COVID’s Hidden Toll
July 21, 2020
While millions of Americans have been sheltering in place, FRONTLINE has been investigating the hidden toll of the pandemic of those who cannot stay home: Agricultural workers, many of whom are undocumented immigrants, who have been deemed essential to the nation’s food supply.
In COVID’s Hidden Toll, numerous farmworkers speak out about their experiences of having to choose between their health and their jobs – and what they say is a lack of protection from their companies. With Latino people nationwide dying from the coronavirus at a disproportionate rate, the film examines outbreaks at several growers and meat packing plants over the past several months, and how new evidence indicates that agricultural workers have faced a heightened risk of contracting the coronavirus.
“I think the average American has no concept of how food reaches our table,” Dr. Max Cuevas, who runs a network of clinics serving farmworkers, says in the documentary. “I think there’s a huge disconnect with those of us who have sheltered in place not understanding how those people work and how much they have to work to make a living, and to make it profitable for the company that they’re working for.”
From journalists Daffodil Altan and Andrés Cediel, COVID’s Hidden Toll is the latest installment in FRONTLINE’s award-winning body of work exposing the hidden realities facing low-wage immigrant workers in the U.S., many of whom are undocumented (Rape in the Fields, Rape on the Night Shift, Trafficked in America). The film is supported by Chasing the Dream, a public media initiative from WNET in New York that examines poverty, justice and economic opportunity in America.
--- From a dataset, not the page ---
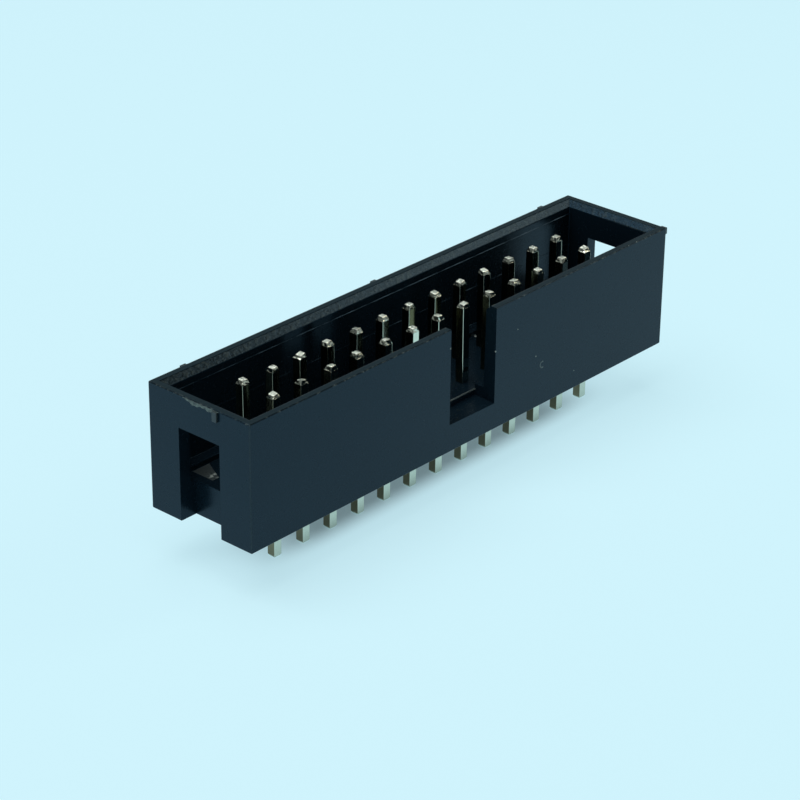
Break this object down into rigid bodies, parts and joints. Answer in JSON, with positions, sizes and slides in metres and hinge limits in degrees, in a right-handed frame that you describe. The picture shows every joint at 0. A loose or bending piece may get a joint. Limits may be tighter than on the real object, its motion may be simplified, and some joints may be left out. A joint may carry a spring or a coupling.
{
  "type": "shrouded pin header",
  "caption": "Straight shrouded pin header: square pins in two rows stand in a black moulded box with a key slot and open ends, for a ribbon cable socket.",
  "frame": {"origin": "middle of the housing in the plane that seats on the circuit board", "axes": "+X along the rows of pins, -Y out of the wall with the key slot, +Z from the board towards the open mouth"},
  "size_m": [0.041, 0.009, 0.0122],
  "materials": {
    "moulding": "black glass-filled polyester, moulded, satin with a slight gloss",
    "pin_plating": "bright tin plate over square brass wire, with drawn and sheared marks"
  },
  "bodies": {
    "root": {"housing": "moulding", "pin_01": "pin_plating", "pin_02": "pin_plating", "pin_03": "pin_plating", "pin_04": "pin_plating", "pin_05": "pin_plating", "pin_06": "pin_plating", "pin_07": "pin_plating", "pin_08": "pin_plating", "pin_09": "pin_plating", "pin_10": "pin_plating", "pin_11": "pin_plating", "pin_12": "pin_plating", "pin_13": "pin_plating", "pin_14": "pin_plating", "pin_15": "pin_plating", "pin_16": "pin_plating", "pin_17": "pin_plating", "pin_18": "pin_plating", "pin_19": "pin_plating", "pin_20": "pin_plating", "pin_21": "pin_plating", "pin_22": "pin_plating", "pin_23": "pin_plating", "pin_24": "pin_plating", "pin_25": "pin_plating", "pin_26": "pin_plating"}
  },
  "joints": []
}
Read more about the documentary, the remarkable production challenges of filming/reporting during a pandemic, and the faculty, students and alums (pictured below) who pulled it off, here.
“We’ve found that when news of possible COVID-19 outbreaks circulated among agriculture industry workers, some companies were slow to act. Workers told us they felt pressured by their circumstances — and their employers,” says Altan, the documentary’s correspondent. “And for the many workers who are undocumented, the fear of the virus is coupled with fear about being deported.”
The film examines how so far, there are no national mandatory COVID protections for workers – only voluntary guidelines; how companies don’t have to tell their own employees about potential infections at their worksites; and the efforts to put in place more aggressive measures in California, where many of America’s fruits and vegetables are grown.
“This is a once-in-the-century pandemic. And our workers, they deserve to have laws in place that are going to reflect these incredible challenges that we face,” says Robert Rivas, a California assemblymember who grew up in farmworker housing. “Something like disclosing potential outbreaks on the worksite needs to become the standard in our state and, really, in our country.”
In the film, we meet workers including Sinthia Hernandez, a broccoli picker in the Salinas Valley, a region in California that produces most of the country’s leafy greens. She has cancer and diabetes, making her among those at higher risk for complications if she contracts COVID-19, and she is the sole provider for a household that includes her mother, her children, and her two siblings — one of whom is blind and deaf, and another who is quadriplegic.
“They are not giving us the essentials to protect ourselves,” says Hernandez. But she keeps working in order to provide for her family: “In these times, it’s necessity that makes us work despite the fear we have.”
Her story is echoed by other food supply workers who speak out in COVID’s Hidden Toll.
“Yesterday a coworker showed up to work and she was coughing. She told us she was threatened with her job if she didn’t show up to work,” one worker at a meatpacking plant says, adding that many of his colleagues were told to keep working despite having fevers, throwing up and coughing. “It doesn’t feel like we’re essential workers,” he says. “It feels like we’re slaves.”
On her cell phone, a worker at another company filmed an HR manager addressing workers who walked out of their building in the wake of news that an employee had tested positive. The manager can be heard telling workers to go back in and punch the clock or they — and he — will likely be replaced. “That’s what made us upset, because we do want to work, but we want to be safe,” the woman who filmed the meeting says.
As COVID’s Hidden Toll explores, the stakes are high.
“If we don’t protect workers on the job, they’re going to spread the virus among each other. They’re going to bring it home to their families. It will go into their communities. We’re not going to stop this epidemic. And workers will pay the high price of that,” says David Michaels, who headed OSHA under the Obama administration.
As the coronavirus continues to exact a disproportionate toll on Latino people, COVID’s Hidden Toll is urgent and important viewing about the people who are maintaining America’s food supply, and the companies that employ them.
“When I go to the store and I see broccoli, I say, ‘Wow. Our hands cut it; our hands harvest it,’” says Hernandez. “I think they’re not valuing us enough. I don’t think they value what we’re contributing to this country.”